◆ **Aim**: Work through the data below line by line and say how many lines hold "joints"; give only the number.

◆ **Data section**:
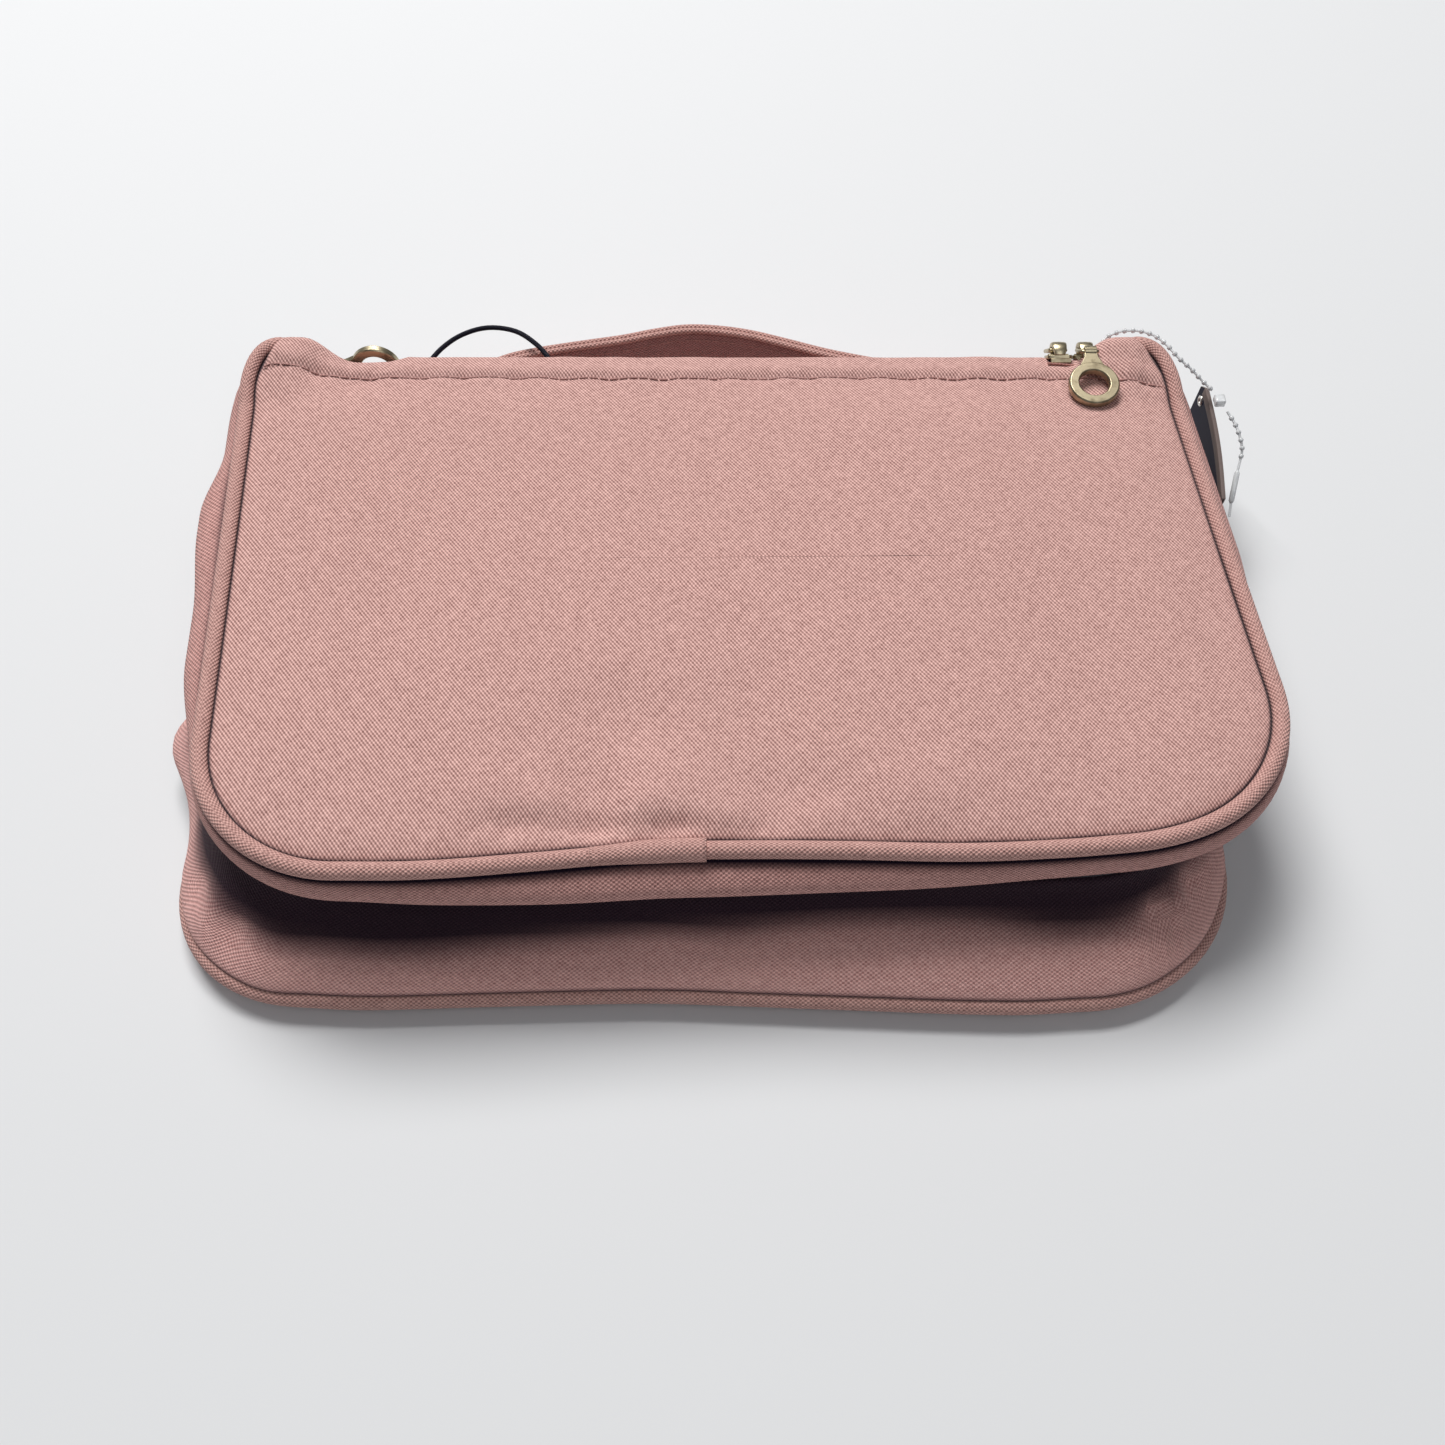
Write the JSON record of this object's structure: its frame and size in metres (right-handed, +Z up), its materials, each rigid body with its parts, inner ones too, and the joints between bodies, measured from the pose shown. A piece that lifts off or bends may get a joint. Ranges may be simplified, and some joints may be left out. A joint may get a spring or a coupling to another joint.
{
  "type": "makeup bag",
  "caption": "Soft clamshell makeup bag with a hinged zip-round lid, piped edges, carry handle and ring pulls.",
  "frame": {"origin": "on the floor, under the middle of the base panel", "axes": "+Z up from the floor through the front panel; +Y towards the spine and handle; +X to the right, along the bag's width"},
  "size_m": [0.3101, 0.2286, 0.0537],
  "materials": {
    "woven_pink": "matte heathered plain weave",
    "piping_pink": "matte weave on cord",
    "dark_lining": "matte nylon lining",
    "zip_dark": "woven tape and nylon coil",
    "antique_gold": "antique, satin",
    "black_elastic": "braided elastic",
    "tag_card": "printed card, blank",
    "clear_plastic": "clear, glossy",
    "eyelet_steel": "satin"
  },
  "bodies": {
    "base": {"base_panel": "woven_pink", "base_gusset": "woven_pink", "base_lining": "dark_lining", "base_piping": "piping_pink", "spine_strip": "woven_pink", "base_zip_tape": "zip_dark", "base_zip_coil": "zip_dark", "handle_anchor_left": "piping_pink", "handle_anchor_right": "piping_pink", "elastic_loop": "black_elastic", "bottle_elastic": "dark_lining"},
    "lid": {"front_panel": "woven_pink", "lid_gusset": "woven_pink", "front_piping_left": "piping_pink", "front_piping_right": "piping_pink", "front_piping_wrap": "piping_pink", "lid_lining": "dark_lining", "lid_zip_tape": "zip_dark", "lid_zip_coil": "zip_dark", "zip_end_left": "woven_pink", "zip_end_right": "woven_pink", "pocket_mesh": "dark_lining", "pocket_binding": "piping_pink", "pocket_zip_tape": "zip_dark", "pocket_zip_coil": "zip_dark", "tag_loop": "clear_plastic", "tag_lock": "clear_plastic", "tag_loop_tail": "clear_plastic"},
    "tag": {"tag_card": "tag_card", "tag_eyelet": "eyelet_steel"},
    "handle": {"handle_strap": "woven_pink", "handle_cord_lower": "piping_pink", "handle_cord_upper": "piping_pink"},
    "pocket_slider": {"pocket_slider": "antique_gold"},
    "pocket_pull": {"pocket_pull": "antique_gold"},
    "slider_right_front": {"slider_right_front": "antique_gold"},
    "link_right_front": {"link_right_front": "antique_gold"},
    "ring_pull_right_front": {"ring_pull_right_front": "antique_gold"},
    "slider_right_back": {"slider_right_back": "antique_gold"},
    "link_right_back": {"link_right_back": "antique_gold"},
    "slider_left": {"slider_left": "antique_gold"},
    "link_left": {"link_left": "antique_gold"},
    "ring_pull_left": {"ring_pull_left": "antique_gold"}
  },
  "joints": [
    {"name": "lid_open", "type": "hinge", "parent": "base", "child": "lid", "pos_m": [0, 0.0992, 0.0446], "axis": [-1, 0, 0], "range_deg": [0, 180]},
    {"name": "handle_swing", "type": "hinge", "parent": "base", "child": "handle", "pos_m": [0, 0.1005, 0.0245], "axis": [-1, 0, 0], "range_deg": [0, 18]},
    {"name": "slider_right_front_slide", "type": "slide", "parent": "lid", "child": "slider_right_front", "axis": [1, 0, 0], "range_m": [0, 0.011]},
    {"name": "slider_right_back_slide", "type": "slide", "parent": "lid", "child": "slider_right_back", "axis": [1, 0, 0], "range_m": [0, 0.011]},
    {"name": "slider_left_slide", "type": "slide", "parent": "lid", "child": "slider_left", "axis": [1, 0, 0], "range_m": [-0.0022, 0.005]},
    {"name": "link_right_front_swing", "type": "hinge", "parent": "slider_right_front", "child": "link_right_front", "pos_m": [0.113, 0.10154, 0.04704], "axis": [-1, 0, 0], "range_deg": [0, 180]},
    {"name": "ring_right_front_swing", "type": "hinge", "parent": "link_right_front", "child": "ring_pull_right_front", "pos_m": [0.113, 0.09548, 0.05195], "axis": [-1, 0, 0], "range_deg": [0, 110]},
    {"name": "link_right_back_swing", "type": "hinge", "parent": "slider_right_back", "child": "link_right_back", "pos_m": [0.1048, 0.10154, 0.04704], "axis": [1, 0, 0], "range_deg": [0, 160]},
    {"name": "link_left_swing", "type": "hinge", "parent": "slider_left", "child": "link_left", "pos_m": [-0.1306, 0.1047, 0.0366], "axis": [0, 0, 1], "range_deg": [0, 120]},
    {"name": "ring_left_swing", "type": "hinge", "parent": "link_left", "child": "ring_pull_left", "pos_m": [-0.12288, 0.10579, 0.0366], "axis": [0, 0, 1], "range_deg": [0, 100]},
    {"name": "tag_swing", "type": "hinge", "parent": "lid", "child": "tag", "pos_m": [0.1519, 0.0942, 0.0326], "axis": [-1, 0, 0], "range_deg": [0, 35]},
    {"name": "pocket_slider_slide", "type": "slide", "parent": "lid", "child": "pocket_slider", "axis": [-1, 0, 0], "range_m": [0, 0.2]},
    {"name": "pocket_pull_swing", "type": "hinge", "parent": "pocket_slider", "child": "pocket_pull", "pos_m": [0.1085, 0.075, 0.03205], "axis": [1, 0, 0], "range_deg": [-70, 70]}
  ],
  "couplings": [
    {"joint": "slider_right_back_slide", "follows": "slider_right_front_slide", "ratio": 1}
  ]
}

◆ **Correct answer**: 2